On Jul 31, 2014, at 3:55 PM, Ramana Radhakrishnan <ramana.gcc@googlemail.com> wrote:
> However if we have a situation where a port tries to ameliorate some
> of these errors with linker veneering and the compiler testsuite peels
> off such error messages and just marks them as UNSUPPORTED instead of
> getting a failure, is that the right behaviour in the test suite ?

A link editor test suite to ensure you implemented complex things in the linker is a fine place for such a tescase.  The gcc test suite isn’t a place for such a test case if you want to test other than it works ok when it fits and to have it marked as unsupported if it doesn’t.  The gcc test suite generally speaking doesn’t have enough of a low level system view to manage the totality of the complexities.  In reality, some folks have a meg of ram, and 64k of code and they want to run the test suite.  There are test cases that won’t work, and it is rather impossible to split the hairs and say exactly when a test case will and won’t work.  Let’s say your 1 byte inside the limits on ram for a test case T.  Then, someone improved the compiler by adding an optimization that expands the code size by 4 bytes and makes it 30% faster.  That goes in.  We don’t want that test case to fail, just because it no longer fits.  Wether is fits or not, is not something we get to know in the test suite; because we don’t get to know, we can’t pass or fail because of it.  The best we can do is know when it passes and say PASS:, and notice when it doesn’t fit and say UNSUPPORTED:.

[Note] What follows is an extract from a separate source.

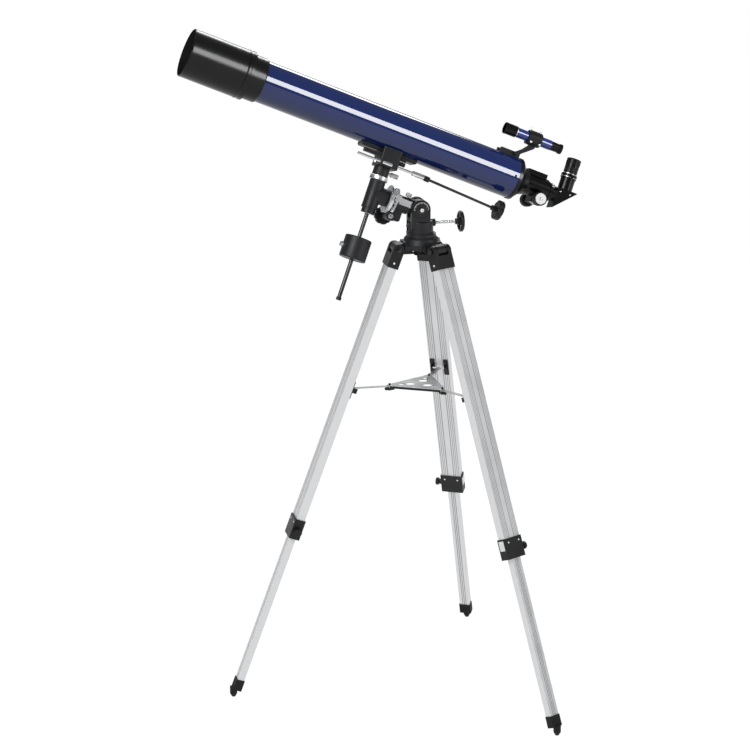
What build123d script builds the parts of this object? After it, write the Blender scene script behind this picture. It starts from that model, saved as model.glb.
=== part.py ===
from build123d import *
import os
from math import atan, cos, degrees, hypot, pi, radians, sin, tan

# ---------------------------------------------------------------- driving dimensions, mm and degrees
AXIS_X = 80.6            # tripod axis along X; the origin is midway along the object, on the floor

# tripod
PIVOT_H = 1110.7         # height of the leg hinges
PIVOT_R = 60.5           # leg hinges to the tripod axis
FOOT_R = 472.2           # foot tips to the tripod axis
LEG_ANGLES = (180, -60, 60)
LEG_W = 51.0             # across both rails
LEG_T = 21.0             # through the rails
RAIL_W = 16.5            # one rail
RAIL_WALL = 1.6
RAIL_TOP = 14.0          # hinge to the rails' top end
RAIL_END = 738.0         # hinge to the rails' lower end
INNER_TOP = 404.0        # hinge to the inner leg's top end
INNER_W = 27.0
INNER_T = 17.0
INNER_WALL = 1.8
TONGUE_W = 32.0          # hub lug between a cap's ears
TRAY_H = 773.2           # tray's top face
TRAY_R = 85.0            # tray corners to the axis
TRAY_T = 2.0
ARM_R = 152.0            # brace pivots to the axis

# mount head
BASE_X = -3.0            # mount base from the tripod axis
HUB_TOP = 1146.0
LAT = 22.4               # tilt of the polar axis
HOUR = 12.3              # turn about the polar axis
HEAD_X = -116.5          # where the polar and declination axes cross
HEAD_H = 1245.0
HINGE_ALONG = 116.3      # latitude hinge along and above the polar axis
HINGE_ABOVE = 6.1
HINGE_X = HEAD_X + HINGE_ALONG * cos(radians(LAT)) + HINGE_ABOVE * sin(radians(LAT))
HINGE_H = HEAD_H - HINGE_ALONG * sin(radians(LAT)) + HINGE_ABOVE * cos(radians(LAT))
SCREW_H = 1169.5         # latitude screw
SCREW_TIP = -14.5        # its pad's nose, from the tripod axis
SHAFT_R = 8.0            # polar and declination shafts
RUN = 0.05               # radial clearance of a running fit
RA_WHEEL_R = 32.0
RA_WORM_DROP = 37.6      # polar axis to its worm
RA_WORM_X = 52.0
RA_WORM_TILT = -9.0
DEC_WHEEL_R = 24.4
DEC_WORM_Y = -30.0
DEC_WORM_Z = 74.0
WORM_R = 5.3
WHEEL_TEETH = 60
ROD_R = 5.0              # counterweight rod
ROD_END = -262.0
WEIGHT_R = 32.5
WEIGHT_TOP = -111.0
WEIGHT_L = 54.0
CONTROL_TILT = 2.6       # droop of the slow-motion shaft

# optical tube
TUBE_Z = 154.0           # tube axis above the polar axis
TUBE_R = 50.0
TUBE_WALL = 1.2
TUBE_FRONT = -352.0
TUBE_REAR = 318.0
CELL_FRONT = -386.0
DEW_FRONT = -533.0
DEW_REAR = -379.0
DEW_R = 58.0
DRAW_R = 19.0
PINION_DROP = 30.0
PINION_R = 7.0
FOCUS_X = 386.0
PINION_TEETH = 14
DRAW_START = 300.0
DRAW_END = 420.0
EYE_X = 455.0            # eyepiece axis
BARREL_R = 15.88         # 1.25 inch barrel
FINDER_Z = 262.0
FINDER_FRONT = 259.0
FINDER_REAR = 414.0


# ---------------------------------------------------------------- small shape helpers
def cyl_x(x0, x1, r, y=0.0, z=0.0):
    return Pos((x0 + x1) / 2, y, z) * Rot(0, 90, 0) * Cylinder(r, abs(x1 - x0))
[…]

> I may be missing something here but it does sound like we may want 2
> slightly different behaviours possible here.

Nope.  Consider:

#define N 100*1024*1024

char a[N];

main() {
}

and 100 different systems that this test case will run this test one, some already invented and some yet to be invented.  Let me focus on one of them.  It is a demand paged virtual memory system.  It has 32 megs of ram on the machine, let say, that is the only size the machine has ever had.  Do we mark this as passing or failing?  Hint I’ve engineered this so that you cannot win.  The problem is, if you say fail, I say it is demand paged, and it works.  If you say it works, I say it fails, because the demand paged memory system preallocated all the backing store from swap and there wasn’t enough swap space to support it. You can attempt to say, ah, but the test suite is turning complete and we can write some tcl code to check out much swap space there is and set it up correctly, then I retort that the environment impinges the data space on this machine, then you retort, but we can then check the environment, and then I retort, but another user on the machine can use swap, then you retort, but we can kill off all their processes, then I retort, no, we can’t, then you still wind up loosing.  Now, maybe I’ve overlooked something trivial, maybe I don’t understand the entirety of the world your envisioning…  If you want to describe it, feel free.

In short, the gcc test suite is not the proper place to test veneers for ld.  We can test some of that support, just there are limits to it.